Montpelier Parade – Karl Geary


I was intrigued by this short novel when I read the description that it’s about a teenage boy having an affair with an older woman, and it’s written in second person from the boy’s perspective. Is he genuinely in love with her? Is she taking advantage of him? Is he using her? An interesting premise, to be sure.

However, this novel fell flat for me. There are not many characters in this story, but each one was depressing and pathetic. No one evoked any sympathy from me. The main character and the reader’s voice, Sonny, vacillates between two emotions: phlegmatic and confused or aimlessly angry. His lover, the moribund Vera, is suicidal and taciturn. Their conversations, or rather I should say, exchange of words, are terse and sparse.
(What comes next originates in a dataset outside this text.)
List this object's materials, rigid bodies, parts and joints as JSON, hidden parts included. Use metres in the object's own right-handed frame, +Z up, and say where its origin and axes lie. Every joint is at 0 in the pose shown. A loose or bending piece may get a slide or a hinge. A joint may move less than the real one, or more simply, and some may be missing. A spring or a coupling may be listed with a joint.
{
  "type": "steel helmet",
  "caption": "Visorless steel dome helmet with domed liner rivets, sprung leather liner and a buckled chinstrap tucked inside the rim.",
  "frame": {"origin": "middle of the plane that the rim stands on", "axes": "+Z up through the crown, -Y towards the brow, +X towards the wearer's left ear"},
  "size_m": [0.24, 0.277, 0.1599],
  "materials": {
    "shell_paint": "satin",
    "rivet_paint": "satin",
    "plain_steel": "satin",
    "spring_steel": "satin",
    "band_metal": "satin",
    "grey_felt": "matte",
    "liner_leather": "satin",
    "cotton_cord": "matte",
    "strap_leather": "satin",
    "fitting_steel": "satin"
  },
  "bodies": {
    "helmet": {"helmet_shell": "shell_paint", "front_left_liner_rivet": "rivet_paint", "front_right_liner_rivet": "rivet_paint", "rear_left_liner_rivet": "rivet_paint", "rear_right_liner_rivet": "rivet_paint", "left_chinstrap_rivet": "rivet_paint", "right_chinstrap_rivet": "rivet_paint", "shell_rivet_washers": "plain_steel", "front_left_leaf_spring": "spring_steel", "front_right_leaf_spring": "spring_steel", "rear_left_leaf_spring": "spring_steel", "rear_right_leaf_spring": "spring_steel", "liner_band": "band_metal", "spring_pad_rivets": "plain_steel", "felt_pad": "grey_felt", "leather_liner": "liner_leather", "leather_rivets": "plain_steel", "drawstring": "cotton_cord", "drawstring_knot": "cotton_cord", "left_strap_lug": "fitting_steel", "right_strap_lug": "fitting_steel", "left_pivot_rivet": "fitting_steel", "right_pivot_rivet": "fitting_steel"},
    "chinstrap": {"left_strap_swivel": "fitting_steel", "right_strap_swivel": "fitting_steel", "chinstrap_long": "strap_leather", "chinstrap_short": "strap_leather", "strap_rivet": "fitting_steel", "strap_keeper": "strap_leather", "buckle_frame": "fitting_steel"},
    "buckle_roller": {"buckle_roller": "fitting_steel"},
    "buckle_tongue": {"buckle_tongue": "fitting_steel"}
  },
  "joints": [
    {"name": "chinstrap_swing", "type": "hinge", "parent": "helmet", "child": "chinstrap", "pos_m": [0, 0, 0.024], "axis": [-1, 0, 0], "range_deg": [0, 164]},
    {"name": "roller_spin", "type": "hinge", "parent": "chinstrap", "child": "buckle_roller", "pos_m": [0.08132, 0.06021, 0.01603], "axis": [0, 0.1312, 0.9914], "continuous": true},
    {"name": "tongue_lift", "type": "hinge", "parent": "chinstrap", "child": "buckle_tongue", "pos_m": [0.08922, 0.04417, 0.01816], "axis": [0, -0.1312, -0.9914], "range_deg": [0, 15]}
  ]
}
There is no relationship development, only an acquiescence into sex.  Their “relationship” doesn’t even begin until halfway through the book, and then it just seems like a resigned inevitability. Even Sonny’s younger love interest, Sharon, is just desperate for attention. The entire book is just lonely.

I was grasping for meaning, and the only theme I could find was one of existential hopelessness. It’s dark and melancholy, but I still recommend it for readers who enjoy this type of morose psychological novel.

I thank Edelweiss, Karl Geary, and Catapult publishers for this advance copy in exchange for my honest review.